18th President of Lincoln University of Missouri
- In office 2005–2012

Personal details
- Born: 1946 (age 79–80) Memphis, Tennessee, U.S.
- Alma mater: Siena College (B.S.) Ohio State University (M.S., Ph.D)

= Carolyn Mahoney =

American mathematician

Carolyn Ray Boone Mahoney (born 1946) is an American mathematician who served as president of Lincoln University of Missouri. Her research interests include combinatorics, graph theory, and matroids.

==Early life and education==
Carolyn Mahoney was born the sixth of thirteen children in 1946 in Memphis, Tennessee, to Stephen and Myrtle Boone. Her grandmother cared for the children while her mother worked. Mahoney attended Catholic schools, where she was encouraged in her interest in mathematics by the nuns. As a teenager, Mahoney's parents separated due to her father's drinking and gambling and the family was forced to move to a lower-class neighborhood.

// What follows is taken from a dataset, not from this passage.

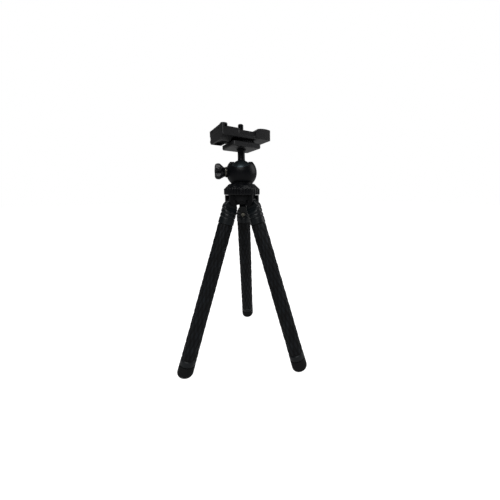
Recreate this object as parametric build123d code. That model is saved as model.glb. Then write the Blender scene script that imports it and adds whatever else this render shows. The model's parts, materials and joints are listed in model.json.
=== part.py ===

Mahoney and her siblings were known for being smart in their neighborhood. She graduated from Father Bertrand High School in 1964.

Mahoney attended Mount St. Scholastica College, a Catholic, all-female college in Kansas for three years before finishing her degree in mathematics at Siena College in Memphis, Tennessee in 1970. She then earned her master's degree in mathematics in 1972 and a doctorate in 1983, both from Ohio State University. Her doctorate involved matroid theory and enumerative combinatorics, and was supervised by Thomas Allan Dowling. She was the 25th black woman to earn a Ph.D. in mathematics in the U.S.

==Career==
After earning her doctorate, Mahoney taught first at Denison University from 1984 to 1989, and Ohio State for two years. She also served on the test development committee for the College Board from 1986 to 1989. In 1989, Mahoney was the first mathematician to be selected for the faculty at California State University San Marcos, and was one of twelve founding faculty of the San Marcos campus.

In 1994 and 1995, Mahoney served as a program director at the National Science Foundation, and she later worked as an administrator at Elizabeth City State University in North Carolina.
In 2005, Mahoney was named president of Lincoln University of Missouri. She retired in 2012.

==Contributions==
Mahoney's research has focused largely on open problems in graph theory and combinatorics. As well as her thesis work on matroids, she has also published research on the Hadwiger–Nelson problem concerning the chromatic number of unit distance graphs.

She believes that she has had a hard time finding collaborators due to the fact that she is a Black female in mathematics. She is also a proponent of educational reform, especially supporting cultural diversity in university faculty. She believes that through the efforts of organizations such as the Mathematical Association of America and the Association for Women in Mathematics the environment for women in mathematics has improved.

==Awards and honors==
In 1989, Mahoney was inducted into the Ohio Women's Hall of Fame.

A scholarship at CSU San Marcos and a walking trail at Lincoln University have been named in her honor.

Mahoney was also recognized by Mathematically Gifted & Black as a Black History Month 2018 Honoree.